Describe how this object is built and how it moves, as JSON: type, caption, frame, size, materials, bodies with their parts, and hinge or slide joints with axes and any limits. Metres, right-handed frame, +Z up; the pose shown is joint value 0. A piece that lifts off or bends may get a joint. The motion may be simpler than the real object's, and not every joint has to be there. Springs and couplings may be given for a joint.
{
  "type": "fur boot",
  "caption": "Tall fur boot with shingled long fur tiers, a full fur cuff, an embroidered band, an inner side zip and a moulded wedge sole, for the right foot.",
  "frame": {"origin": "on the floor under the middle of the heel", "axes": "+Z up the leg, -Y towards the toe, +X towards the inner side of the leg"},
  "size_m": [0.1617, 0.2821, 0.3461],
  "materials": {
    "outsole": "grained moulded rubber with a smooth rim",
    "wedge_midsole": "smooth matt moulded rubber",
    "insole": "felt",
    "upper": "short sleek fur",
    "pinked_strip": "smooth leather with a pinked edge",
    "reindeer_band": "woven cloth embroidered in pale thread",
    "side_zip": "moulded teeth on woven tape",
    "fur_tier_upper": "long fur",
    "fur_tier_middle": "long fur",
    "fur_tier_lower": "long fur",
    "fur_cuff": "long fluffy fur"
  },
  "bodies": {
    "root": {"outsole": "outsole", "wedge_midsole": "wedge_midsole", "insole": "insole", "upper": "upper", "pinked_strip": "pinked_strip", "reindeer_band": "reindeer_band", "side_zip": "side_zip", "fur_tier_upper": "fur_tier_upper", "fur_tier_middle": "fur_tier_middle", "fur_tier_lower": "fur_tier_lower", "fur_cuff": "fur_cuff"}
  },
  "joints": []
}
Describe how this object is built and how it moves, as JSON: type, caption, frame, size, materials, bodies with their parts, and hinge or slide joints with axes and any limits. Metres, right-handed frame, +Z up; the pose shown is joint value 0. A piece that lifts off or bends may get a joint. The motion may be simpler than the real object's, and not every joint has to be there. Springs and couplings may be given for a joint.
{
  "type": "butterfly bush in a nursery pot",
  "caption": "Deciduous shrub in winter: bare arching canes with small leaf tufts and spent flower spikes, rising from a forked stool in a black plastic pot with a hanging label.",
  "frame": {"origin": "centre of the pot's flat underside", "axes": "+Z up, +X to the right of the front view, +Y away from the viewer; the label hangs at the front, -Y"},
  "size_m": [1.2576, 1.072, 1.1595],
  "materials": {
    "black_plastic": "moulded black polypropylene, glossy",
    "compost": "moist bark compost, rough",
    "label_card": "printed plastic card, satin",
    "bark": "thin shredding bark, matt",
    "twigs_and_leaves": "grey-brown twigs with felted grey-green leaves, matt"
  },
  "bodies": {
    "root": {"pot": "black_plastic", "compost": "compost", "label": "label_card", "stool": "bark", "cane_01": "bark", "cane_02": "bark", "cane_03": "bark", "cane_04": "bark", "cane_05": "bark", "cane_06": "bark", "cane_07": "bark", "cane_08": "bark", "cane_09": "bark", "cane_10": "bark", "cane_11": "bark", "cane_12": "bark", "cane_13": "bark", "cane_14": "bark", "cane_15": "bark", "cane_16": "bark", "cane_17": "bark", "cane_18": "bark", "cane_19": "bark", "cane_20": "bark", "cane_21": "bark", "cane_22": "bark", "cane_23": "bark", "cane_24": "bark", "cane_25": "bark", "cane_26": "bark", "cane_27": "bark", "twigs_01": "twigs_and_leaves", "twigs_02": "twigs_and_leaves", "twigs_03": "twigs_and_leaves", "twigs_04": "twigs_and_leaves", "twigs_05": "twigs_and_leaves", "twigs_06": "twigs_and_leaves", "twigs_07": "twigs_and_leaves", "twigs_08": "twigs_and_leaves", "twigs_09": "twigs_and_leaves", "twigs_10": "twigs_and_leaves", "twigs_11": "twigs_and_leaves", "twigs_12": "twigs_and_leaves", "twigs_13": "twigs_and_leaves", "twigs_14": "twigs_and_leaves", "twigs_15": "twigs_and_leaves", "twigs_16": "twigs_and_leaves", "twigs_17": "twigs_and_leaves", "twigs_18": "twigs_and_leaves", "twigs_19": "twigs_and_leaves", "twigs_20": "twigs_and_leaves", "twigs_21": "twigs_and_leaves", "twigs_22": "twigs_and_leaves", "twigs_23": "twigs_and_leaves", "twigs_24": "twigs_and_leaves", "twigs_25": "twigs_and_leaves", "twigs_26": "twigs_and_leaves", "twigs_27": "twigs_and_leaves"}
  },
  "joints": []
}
_ _ _
== TASK STATEMENT ==
Write out every line of the records exactly.

== RESPONSE TO THE EXERCISE ==
Describe how this object is built and how it moves, as JSON: type, caption, frame, size, materials, bodies with their parts, and hinge or slide joints with axes and any limits. Metres, right-handed frame, +Z up; the pose shown is joint value 0. A piece that lifts off or bends may get a joint. The motion may be simpler than the real object's, and not every joint has to be there. Springs and couplings may be given for a joint.
{
  "type": "fur boot",
  "caption": "Tall fur boot with shingled long fur tiers, a full fur cuff, an embroidered band, an inner side zip and a moulded wedge sole, for the right foot.",
  "frame": {"origin": "on the floor under the middle of the heel", "axes": "+Z up the leg, -Y towards the toe, +X towards the inner side of the leg"},
  "size_m": [0.1617, 0.2821, 0.3461],
  "materials": {
    "outsole": "grained moulded rubber with a smooth rim",
    "wedge_midsole": "smooth matt moulded rubber",
    "insole": "felt",
    "upper": "short sleek fur",
    "pinked_strip": "smooth leather with a pinked edge",
    "reindeer_band": "woven cloth embroidered in pale thread",
    "side_zip": "moulded teeth on woven tape",
    "fur_tier_upper": "long fur",
    "fur_tier_middle": "long fur",
    "fur_tier_lower": "long fur",
    "fur_cuff": "long fluffy fur"
  },
  "bodies": {
    "root": {"outsole": "outsole", "wedge_midsole": "wedge_midsole", "insole": "insole", "upper": "upper", "pinked_strip": "pinked_strip", "reindeer_band": "reindeer_band", "side_zip": "side_zip", "fur_tier_upper": "fur_tier_upper", "fur_tier_middle": "fur_tier_middle", "fur_tier_lower": "fur_tier_lower", "fur_cuff": "fur_cuff"}
  },
  "joints": []
}
Describe how this object is built and how it moves, as JSON: type, caption, frame, size, materials, bodies with their parts, and hinge or slide joints with axes and any limits. Metres, right-handed frame, +Z up; the pose shown is joint value 0. A piece that lifts off or bends may get a joint. The motion may be simpler than the real object's, and not every joint has to be there. Springs and couplings may be given for a joint.
{
  "type": "butterfly bush in a nursery pot",
  "caption": "Deciduous shrub in winter: bare arching canes with small leaf tufts and spent flower spikes, rising from a forked stool in a black plastic pot with a hanging label.",
  "frame": {"origin": "centre of the pot's flat underside", "axes": "+Z up, +X to the right of the front view, +Y away from the viewer; the label hangs at the front, -Y"},
  "size_m": [1.2576, 1.072, 1.1595],
  "materials": {
    "black_plastic": "moulded black polypropylene, glossy",
    "compost": "moist bark compost, rough",
    "label_card": "printed plastic card, satin",
    "bark": "thin shredding bark, matt",
    "twigs_and_leaves": "grey-brown twigs with felted grey-green leaves, matt"
  },
  "bodies": {
    "root": {"pot": "black_plastic", "compost": "compost", "label": "label_card", "stool": "bark", "cane_01": "bark", "cane_02": "bark", "cane_03": "bark", "cane_04": "bark", "cane_05": "bark", "cane_06": "bark", "cane_07": "bark", "cane_08": "bark", "cane_09": "bark", "cane_10": "bark", "cane_11": "bark", "cane_12": "bark", "cane_13": "bark", "cane_14": "bark", "cane_15": "bark", "cane_16": "bark", "cane_17": "bark", "cane_18": "bark", "cane_19": "bark", "cane_20": "bark", "cane_21": "bark", "cane_22": "bark", "cane_23": "bark", "cane_24": "bark", "cane_25": "bark", "cane_26": "bark", "cane_27": "bark", "twigs_01": "twigs_and_leaves", "twigs_02": "twigs_and_leaves", "twigs_03": "twigs_and_leaves", "twigs_04": "twigs_and_leaves", "twigs_05": "twigs_and_leaves", "twigs_06": "twigs_and_leaves", "twigs_07": "twigs_and_leaves", "twigs_08": "twigs_and_leaves", "twigs_09": "twigs_and_leaves", "twigs_10": "twigs_and_leaves", "twigs_11": "twigs_and_leaves", "twigs_12": "twigs_and_leaves", "twigs_13": "twigs_and_leaves", "twigs_14": "twigs_and_leaves", "twigs_15": "twigs_and_leaves", "twigs_16": "twigs_and_leaves", "twigs_17": "twigs_and_leaves", "twigs_18": "twigs_and_leaves", "twigs_19": "twigs_and_leaves", "twigs_20": "twigs_and_leaves", "twigs_21": "twigs_and_leaves", "twigs_22": "twigs_and_leaves", "twigs_23": "twigs_and_leaves", "twigs_24": "twigs_and_leaves", "twigs_25": "twigs_and_leaves", "twigs_26": "twigs_and_leaves", "twigs_27": "twigs_and_leaves"}
  },
  "joints": []
}